Pfälzer Funzelfahrt voller Hingabe
Forster fuhr also im FCK-Fanbus am Studio vor, betrat mit Fahnen-Cape und rotem Otto-Rehhagel-Gedächtnisjogger im roten Bengalo-Schein seine Bühne, sang dazu »You’ll never walk alone«, wobei als Deko der echte DFB-Pokal von 1996 auf dem Piano stand, ließ das Ganze (und die restliche Show) von Tom Bartels kommentieren – und man musste selbst kein Mark-Forster-Fan sein, um sich von dieser glaubhaften Hingabe, der Detailvernarrtheit und in jedem Moment spürbaren Liebe zum lohnenden Aufwand aufrichtig rühren zu lassen. Vielleicht freut man sich in solchen Momenten in Wahrheit auch darüber, dass Fernsehen das bei aller persönlicher und gesamtweltlicher Vergorenheit immer noch mit einem anstellen kann, wenn es gut gemacht ist.
Die hohe Kunst hinter »Wer stiehlt mir die Show?« zeigt sich dann nämlich auch darin, dass das Fußballmotiv zwar als roter Faden bestehen bleibt, aber nicht zu Tode georgelt wird. Auch das ist eine der Stärken der Show: das Wissen um die Einmaligkeit, die Unwiederholbarkeit solcher Einfälle.
Dafür wird eine Raterunde dann herrlich unnötig nach draußen auf einen von einem Traktor gezogenen Planwagen verlegt, um eine sogenannte Pfälzer Funzelfahrt durch die Weinberge zu simulieren. Forster singt auf dem zackigen Weg zum Wagen das schöne Lied »En echte Pälzer raacht ken Hasch« des Volkssängers Kurt Dehn, und man wünscht sich von ihm überraschenderweise nun wirklich dringend eine Cover-EP mit weiteren Gassenhauern dieses Künstlers, bevorzugt »Do wert die Wuzz geschlacht« und »Im Himmel is ken Worschtmarkt mehr«.
Bitte eine Showtorte für Anke Engelke!
Bei der pfalzlastigen Quizrunde rührte dann vor allem Rateteam-Mitglied Riccardo Simonetti, der Forsters Anmoderation »der berühmte Pfälzer Handkäs, wer liebt ihn nicht?« versehentlich schon für die Frage hielt, sich euphorisch zu Wort bimmelte und siegessicher »Niemand!« antwortete.
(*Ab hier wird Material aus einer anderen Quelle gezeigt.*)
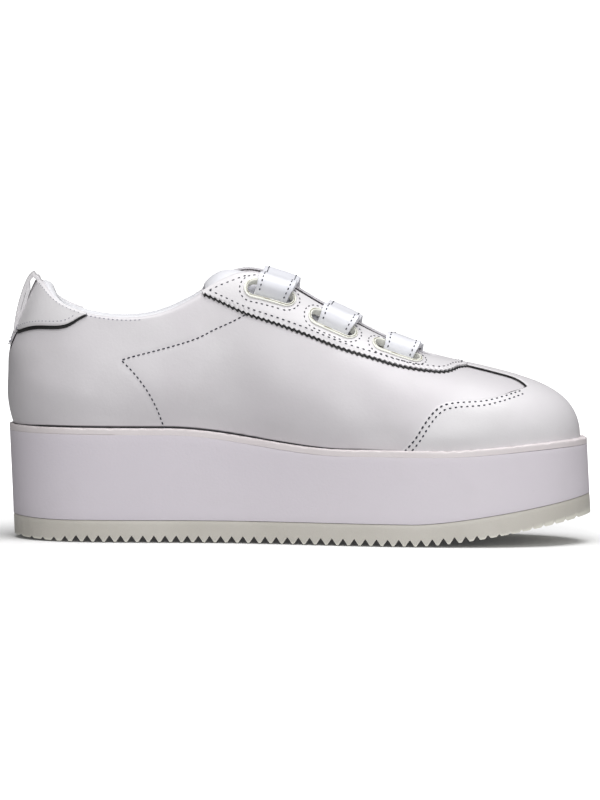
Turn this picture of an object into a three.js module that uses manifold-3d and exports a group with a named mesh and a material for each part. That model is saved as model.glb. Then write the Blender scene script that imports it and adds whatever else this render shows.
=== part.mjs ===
// A left-foot platform sneaker with three wide straps, as a maker would put it together.
// Millimetres, +Z up. x runs from the back of the heel to the toe, y from the inner side of the
// foot (negative) to the outer side, and z = 0 is the floor under the tread.
import * as THREE from 'three';
import { mergeVertices } from 'three/addons/utils/BufferGeometryUtils.js';
import Module from 'manifold-3d';

const wasm = await Module();
wasm.setup();

// Driving dimensions.
const SHOE_LENGTH = 262;
const GAP = 0.3; // between pieces that meet
const WALL = 2.2; // upper leather and lining together
const OVERLAY = 1.2; // leather sewn on top of the upper
const HEEL_STACK = 51.2; // sole height at the rim, under the heel
const FOREFOOT_STACK = 42.9;
const TOE_RIM_RISE = 4.4; // how much higher the rim is at the tip of the toe
const STACK_FALL = [70, 150]; // x between which the rim falls from heel to forefoot height
const TOE_RIM_START = 190;
const WELT_HEIGHT = 3;
const TREAD_PITCH = 5;
const TREAD_DEPTH = 3;
const TREAD_TIP = 0.9; // flat left on each tooth
const END_GROOVE = 0.9; // depth and half width of the shallow grooves at heel and toe
const GROOVES_FULL = [12, 32, 196, 226]; // x between which the grooves deepen, and where they end
const OUTSOLE_THICKNESS = 9.6;
const TOE_THINNING = 0.8; // how much thinner the outsole is at the tip of the toe
const HEEL_THINNING = 0.5;
const TOE_SPRING = 15.2;
const TOE_SPRING_START = 182;
const HEEL_BEVEL = 1.6;
const HEEL_BEVEL_END = 30;
const INSOLE_THICKNESS = 4;
const LOOP_WIDTH = 13;
const LOOP_THICKNESS = 1.8;

// How finely the faceted pieces are divided.
const UPPER_STATIONS = 60;
const UPPER_LEVELS = 11;
const PLATE_STATIONS = 40;
const PLATE_COLUMNS = 4;
const TONGUE_COLUMNS = 10;
const STADIUM_STEPS = 16;
const STRAP_STEPS = 18;
const LOOP_STEPS = 16;
const CUTTER_REACH = 160;

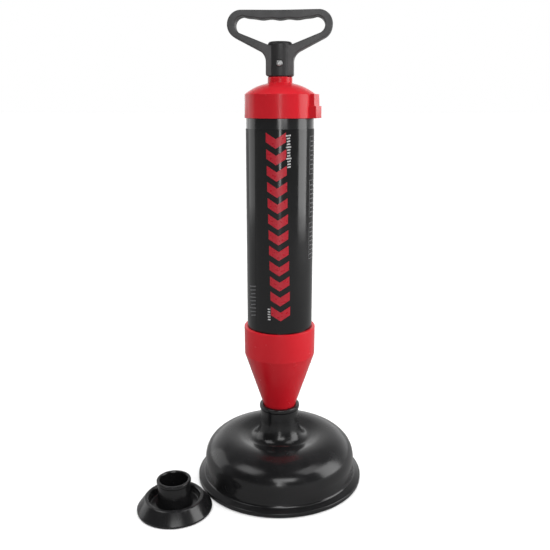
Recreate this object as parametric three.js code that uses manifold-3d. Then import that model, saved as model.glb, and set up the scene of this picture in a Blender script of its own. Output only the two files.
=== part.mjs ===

Später ließ er sich bei anderer Gelegenheit noch von Ratekollegin Anke Engelke erklären, dass man durchaus auch Mitglied in einem Fußballverein von der Größe Bayern Münchens werden könne, ohne dafür selbst spielerisch tätig zu werden.
Im Finale holt sich Joko Winterscheidt dann seine Show zurück, was dramaturgisch natürlich ohnehin die beste Lösung ist. In den verbleibenden vier Ausgaben dieser Staffel muss nun nur zwingend einmal Anke Engelke gewinnen, die wieder einmal daran erinnerte, dass sie die lustigste Frau überhaupt ist: Wie sie bei der lapidaren Ratefrage, wie das Wetter morgen werde, eigens aus dem Studio marschierte, um die Luft zu inhalieren, das Klima zu befühlen, wie sie in einer anderen Runde mühelos in die Rolle einer Teleshopping-Kaltmamsell schlüpfte und nach ihrem Ausscheiden schließlich theatralisch ins Licht ging, als lasse sich gleich Ophelia zu Wasser – ganz unbedingt will man noch sehen, wie ihre persönliche Showtorte aussieht.